What could be better than a Rover P5B? Two of them would be, especially one of each variant
John de la Haye took delivery of his Rover 3.5-litre saloon in October 1970. He had a choice of colour and couldn’t decide, so his son-in-law, Bob Wolfe, said he was having the Arden Green one and the decision was made. The list price was $6665 at a time when a Jaguar XJ6 was about $8500, and a Ford Zodiac about $4300. A few months later Mr de la Haye became too ill to drive, and his wife took over the driving duties. With a name like Lola de la Haye, and being related to the Delahaye car makers, there was a good chance she would be a car enthusiast, and she is one to this day.
Mrs de la Haye drove the Rover for years, and was often approached by enthusiasts wanting to buy the car. They would leave their contact details and she dutifully kept them all, ending up with over 30 names. So if you’re still waiting for that lovely old lady with the green Rover to call, forget it!
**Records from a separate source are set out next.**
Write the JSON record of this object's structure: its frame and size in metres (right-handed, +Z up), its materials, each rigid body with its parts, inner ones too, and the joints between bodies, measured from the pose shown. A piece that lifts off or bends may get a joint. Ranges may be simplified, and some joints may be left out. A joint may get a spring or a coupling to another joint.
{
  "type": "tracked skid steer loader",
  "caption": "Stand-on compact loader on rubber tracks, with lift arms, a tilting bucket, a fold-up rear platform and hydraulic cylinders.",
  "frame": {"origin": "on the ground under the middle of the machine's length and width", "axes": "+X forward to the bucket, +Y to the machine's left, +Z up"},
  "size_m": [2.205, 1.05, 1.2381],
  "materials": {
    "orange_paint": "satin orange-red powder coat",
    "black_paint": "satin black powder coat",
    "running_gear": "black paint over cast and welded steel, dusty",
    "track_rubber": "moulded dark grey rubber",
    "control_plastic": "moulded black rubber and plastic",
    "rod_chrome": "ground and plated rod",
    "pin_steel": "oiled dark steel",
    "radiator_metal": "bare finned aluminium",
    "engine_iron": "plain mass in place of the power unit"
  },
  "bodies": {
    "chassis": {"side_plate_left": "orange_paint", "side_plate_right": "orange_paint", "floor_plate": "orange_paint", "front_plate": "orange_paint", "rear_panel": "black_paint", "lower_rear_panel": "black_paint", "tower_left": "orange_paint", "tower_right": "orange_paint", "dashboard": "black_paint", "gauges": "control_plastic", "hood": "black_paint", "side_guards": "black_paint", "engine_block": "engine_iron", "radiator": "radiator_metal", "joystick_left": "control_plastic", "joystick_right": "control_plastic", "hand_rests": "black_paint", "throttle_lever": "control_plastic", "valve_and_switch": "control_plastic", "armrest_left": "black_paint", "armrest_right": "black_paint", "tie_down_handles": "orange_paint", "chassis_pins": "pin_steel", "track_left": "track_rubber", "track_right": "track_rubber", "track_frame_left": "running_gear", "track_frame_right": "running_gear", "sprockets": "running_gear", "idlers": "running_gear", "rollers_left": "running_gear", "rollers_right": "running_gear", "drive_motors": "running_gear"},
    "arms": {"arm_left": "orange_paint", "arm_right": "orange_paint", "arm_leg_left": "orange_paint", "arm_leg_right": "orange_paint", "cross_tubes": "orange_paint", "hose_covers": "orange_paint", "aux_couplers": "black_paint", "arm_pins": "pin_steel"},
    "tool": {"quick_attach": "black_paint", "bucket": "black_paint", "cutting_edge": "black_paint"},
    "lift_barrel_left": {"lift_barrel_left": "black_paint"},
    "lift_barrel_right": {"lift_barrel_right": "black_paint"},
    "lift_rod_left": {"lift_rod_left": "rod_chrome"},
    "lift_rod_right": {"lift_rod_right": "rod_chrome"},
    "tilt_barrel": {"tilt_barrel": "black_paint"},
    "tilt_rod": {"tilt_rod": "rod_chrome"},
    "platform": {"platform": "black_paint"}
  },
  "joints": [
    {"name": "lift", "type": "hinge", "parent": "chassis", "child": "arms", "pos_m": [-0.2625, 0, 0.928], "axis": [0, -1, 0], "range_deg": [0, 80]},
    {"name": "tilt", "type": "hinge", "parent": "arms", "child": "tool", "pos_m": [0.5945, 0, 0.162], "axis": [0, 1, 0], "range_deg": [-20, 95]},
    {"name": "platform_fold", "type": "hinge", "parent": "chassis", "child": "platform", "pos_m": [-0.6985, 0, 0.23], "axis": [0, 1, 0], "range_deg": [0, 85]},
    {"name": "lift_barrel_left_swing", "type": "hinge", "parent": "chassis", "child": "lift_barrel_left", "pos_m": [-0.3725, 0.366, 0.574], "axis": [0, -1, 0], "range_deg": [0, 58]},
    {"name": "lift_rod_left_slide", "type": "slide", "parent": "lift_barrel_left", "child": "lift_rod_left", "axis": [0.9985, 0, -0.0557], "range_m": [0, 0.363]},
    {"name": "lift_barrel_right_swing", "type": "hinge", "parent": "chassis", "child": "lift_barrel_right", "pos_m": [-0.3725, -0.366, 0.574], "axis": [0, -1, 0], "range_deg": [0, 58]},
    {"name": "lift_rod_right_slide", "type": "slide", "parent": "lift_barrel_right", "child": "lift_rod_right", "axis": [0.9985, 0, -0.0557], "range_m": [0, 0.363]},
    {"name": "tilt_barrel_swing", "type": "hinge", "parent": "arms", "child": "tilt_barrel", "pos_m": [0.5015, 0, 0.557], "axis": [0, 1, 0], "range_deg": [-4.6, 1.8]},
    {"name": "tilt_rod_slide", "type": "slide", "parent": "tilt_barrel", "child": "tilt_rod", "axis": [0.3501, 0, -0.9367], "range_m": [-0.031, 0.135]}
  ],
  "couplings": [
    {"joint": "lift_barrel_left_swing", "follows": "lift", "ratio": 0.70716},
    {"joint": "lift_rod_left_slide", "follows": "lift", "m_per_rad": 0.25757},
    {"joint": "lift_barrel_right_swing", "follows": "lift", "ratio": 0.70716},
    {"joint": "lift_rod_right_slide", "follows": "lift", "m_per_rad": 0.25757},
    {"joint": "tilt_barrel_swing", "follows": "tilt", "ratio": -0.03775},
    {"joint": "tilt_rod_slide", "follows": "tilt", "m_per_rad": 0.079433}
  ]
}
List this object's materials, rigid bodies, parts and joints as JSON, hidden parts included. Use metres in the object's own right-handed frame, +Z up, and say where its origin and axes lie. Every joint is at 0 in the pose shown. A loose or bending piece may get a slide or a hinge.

In time the Rover was passed on to her grandson, Michael Wolfe. Mrs de la Haye still drives her Rover 2000 every week at the young age of 98 years. Although Michael is the P5B’s acknowledged owner in waiting, at this stage it is still considered to be owned by the Wolfe family. He commented that the family barely sells a car. When they want a new car they buy it and keep the ones they already have. That’s why his mother has a 27,000km Morris 1100 and Michael is now the custodian of the Ford Zodiac that his parents bought new, which has travelled 108,000km.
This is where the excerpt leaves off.